Maize is one of the most efficient grain crops in terms of water utilization, and thus can produce very high yields under irrigation. However, most maize production in sub-Saharan Africa is rainfed. Occasionally maize is grown under irrigation in areas with warm and dry periods (e.g. semi-arid areas) to ameliorate the effects of drought. In peri-urban areas, where maize is normally grown for the fresh market, irrigation is used for out-of season production.

Experience has shown that the most appropriate and suitable irrigation scheme for small-scale farmers is the drip system. In drip irrigation, water is applied only to the soil around the maize roots, so that they can easily access the water. This means less water is needed and the water is efficiently used.

• When irrigation water is limited, irrigation scheduling should be based on ensuring the maize plants have enough water not to dry out during flowering. Drought stress during this period reduces yields considerably.
• Irrigation will reach higher efficiency only if it is combined with good measures for improving the soil structure and water retention of the soil.

Successful weed management in maize is best achieved by using a combination of measures including:

• Prevention of introduction and spread of weed seeds, for example by using clean seeds and equipment.
• Improved fallowing by using a dense covering legume that covers the soil well, such as lablab or mucuna, will suppress weed growth thus reducing its multiplication. This should be alternated with a cover crop within the maize crop in order to completely suppress the weed. 
• Manual or mechanical weeding to remove the weeds is also necessary. This is because maize is greatly affected by weeds during the first 10 weeks of growth.
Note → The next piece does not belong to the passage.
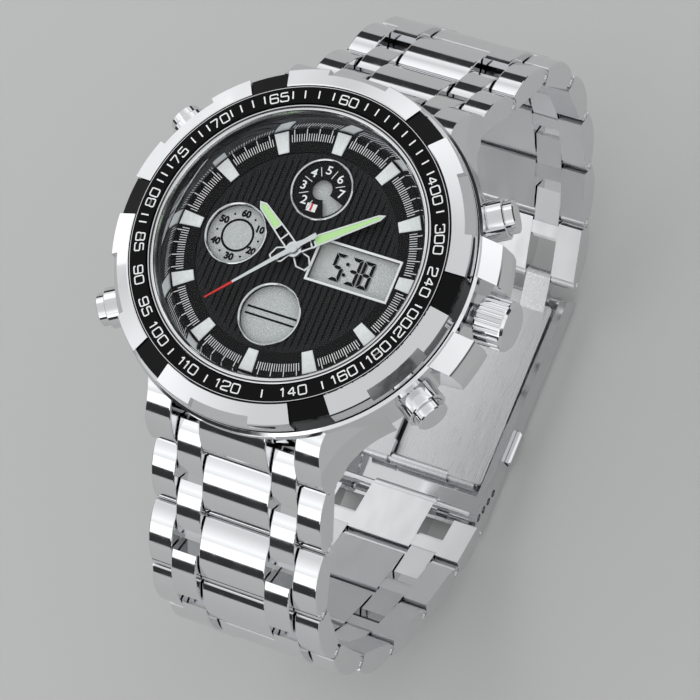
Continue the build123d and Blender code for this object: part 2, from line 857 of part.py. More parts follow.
def winding_stem():
    return radial(stem_radius, stem_start, stem_end)


def crown():
    body = radial(crown_radius, crown_start, crown_end)
    body = chamfer(body.edges().filter_by(GeomType.CIRCLE), crown_edge)
    flutes = []
    step = 360.0 / crown_flute_count
    for k in range(crown_flute_count):
        angle = math.radians(k * step)
        y = (crown_radius + crown_flute_inset) * math.cos(angle)
        z = (crown_radius + crown_flute_inset) * math.sin(angle)
        flute = radial(crown_flute_radius, crown_start - overrun, crown_end - crown_collar)
        flutes.append(Pos(0, y, z) * flute)
    body -= flutes
    body -= radial(crown_bore_radius, crown_start - overrun, crown_start + crown_bore_length)
    return body - radial(stem_radius + run_gap, crown_start, stem_end + run_gap)


# Pusher group

def outermost(edges):
    return edges.sort_by(lambda edge: math.hypot(edge.center().X, edge.center().Y))[-1]


def pusher_collar(angle):
    collar = radial(collar_radius, collar_start, collar_end, angle)
    rim = outermost(collar.edges().filter_by(GeomType.CIRCLE))
    collar = chamfer(rim, collar_edge)
    collar += radial(collar_foot_radius, collar_foot_start, collar_start, angle)
    collar -= radial(collar_bore_radius, collar_floor, collar_end + overrun, angle)
    return collar - radial(pusher_shaft_radius + run_gap, collar_foot_start - overrun, collar_end, angle)


def pusher(angle):
    cap = radial(pusher_cap_radius, pusher_cap_start, pusher_cap_end, angle)
    rim = outermost(cap.edges().filter_by(GeomType.CIRCLE))
    cap = chamfer(rim, pusher_edge)
    cap += radial(pusher_shaft_radius, pusher_clip_start, pusher_cap_start, angle)
    return cap + radial(pusher_clip_radius, pusher_clip_start, pusher_clip_start + pusher_clip_thick, angle)


# Quartz module

def cell_pockets(top_depth, foot_depth):
    large = Pos(cell_offset, 0, 0) * tube(cell_radius + slip_gap, 0, top_depth, foot_depth)
    small = Pos(-cell_offset, 0, 0) * tube(small_cell_radius + slip_gap, 0, top_depth, foot_depth)
    return [large, small]


def module():
    body = tube(module_radius, hour_pipe_radius + run_gap, module_top_depth, module_foot_depth)
    body -= radial(stem_hole_radius, stem_start - overrun, module_radius + overrun)
    return body - cell_pockets(module_foot_depth - cell_thick, module_foot_depth + overrun)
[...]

Bt-maize is genetically engineered to make it resistant to the stem borer. It is created by adding the genes from the soil bacterium Bacillus thuringiensis to the maize seeds. It produces a toxin that kills the stem borer. Bt-maize has been cultivated in some countries including South Africa and Kenya, mainly among large-scale farmers because of the high price of seeds. Apart from being expensive for small-scale farmers, farmers are not allowed to save or exchange seed of Bt-maize. Moreover, there is evidence that stem borers quickly develop resistance to Bt-maize and some fear that the pollen could transmit the Bt-gene to local maize varieties.

The most common storage pests of maize are the Angoumois grain moth (Sitotroga cerealella), the larger grain borer (Prostephanus truncatus), grain weevils (Sitophilus spp.) and rodents (mostly mice). They can be managed by a combination of measures:

• Early harvest of the maize to prevent or reduce infestation of the maize cobs in the field.
• Growing suitable varieties that have the husk covering all of the grains.
• Proper drying of the maize grain is an important procedure in storage pest prevention. In order to be stored safely, the produce must be dried quickly after harvest and only be stored after it has been thoroughly dried.
• Good hygiene in the storage area by cleaning out all residual pockets of infestation at the end of the storage season minimizes reinfestation of the new harvest. Removing all dark corners, sealing off all potential entry points and clearing the surrounding spots where rodents are likely to hide, is helpful to control rodents.
• Periodic inspection and removal of all infested maize cobs or grain.
• Use of plant extracts, for example, crushed, ripe, dry chilli pepper pods and mixed with wood ashes, and mixed with dried maize ready for storage to repel and kill maize weevils.
• Use of natural enemies, for example, the predatory beetle Teretrius nigrensis has been used in many African countries in an attempt to control the larger grain borer.